▸ Short exercise
Verbatim output of all the material below is required.

▸ Collected data
::::::
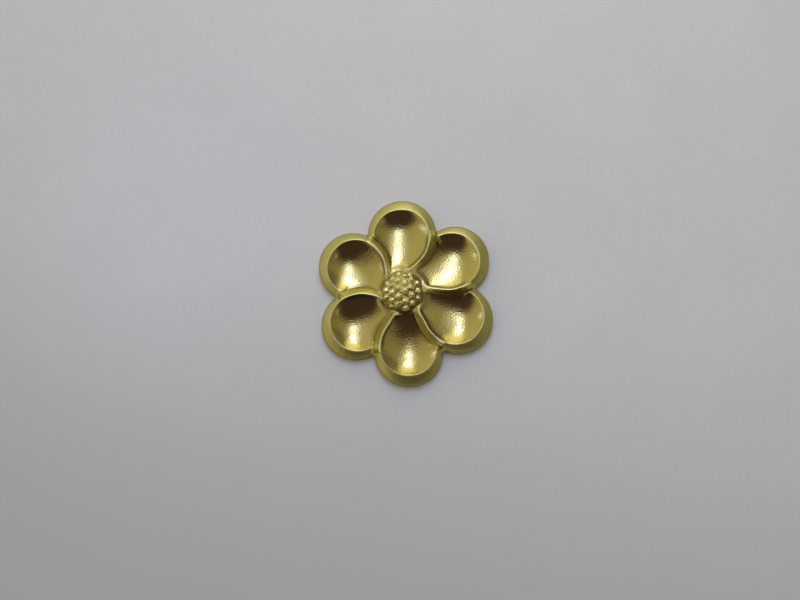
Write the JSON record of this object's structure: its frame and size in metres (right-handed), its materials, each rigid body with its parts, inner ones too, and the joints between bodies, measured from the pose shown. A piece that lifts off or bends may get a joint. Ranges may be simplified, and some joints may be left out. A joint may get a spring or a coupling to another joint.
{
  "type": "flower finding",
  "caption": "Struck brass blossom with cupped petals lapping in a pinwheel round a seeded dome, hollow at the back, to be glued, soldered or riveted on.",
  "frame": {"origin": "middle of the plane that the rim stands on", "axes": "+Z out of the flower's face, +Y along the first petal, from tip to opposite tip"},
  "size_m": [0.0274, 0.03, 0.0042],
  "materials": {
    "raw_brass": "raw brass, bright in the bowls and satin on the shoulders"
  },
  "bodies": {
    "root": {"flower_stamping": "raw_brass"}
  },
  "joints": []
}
::::::
▸ Worked answer
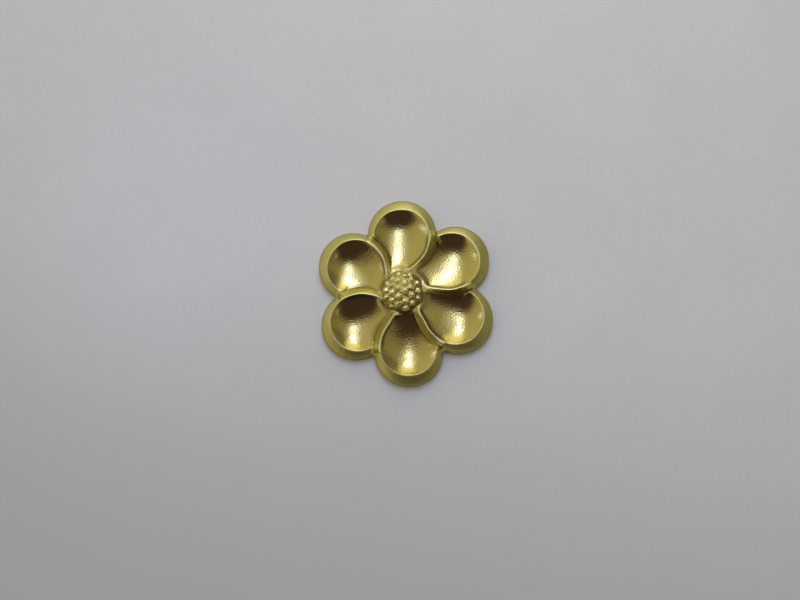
Write the JSON record of this object's structure: its frame and size in metres (right-handed), its materials, each rigid body with its parts, inner ones too, and the joints between bodies, measured from the pose shown. A piece that lifts off or bends may get a joint. Ranges may be simplified, and some joints may be left out. A joint may get a spring or a coupling to another joint.
{
  "type": "flower finding",
  "caption": "Struck brass blossom with cupped petals lapping in a pinwheel round a seeded dome, hollow at the back, to be glued, soldered or riveted on.",
  "frame": {"origin": "middle of the plane that the rim stands on", "axes": "+Z out of the flower's face, +Y along the first petal, from tip to opposite tip"},
  "size_m": [0.0274, 0.03, 0.0042],
  "materials": {
    "raw_brass": "raw brass, bright in the bowls and satin on the shoulders"
  },
  "bodies": {
    "root": {"flower_stamping": "raw_brass"}
  },
  "joints": []
}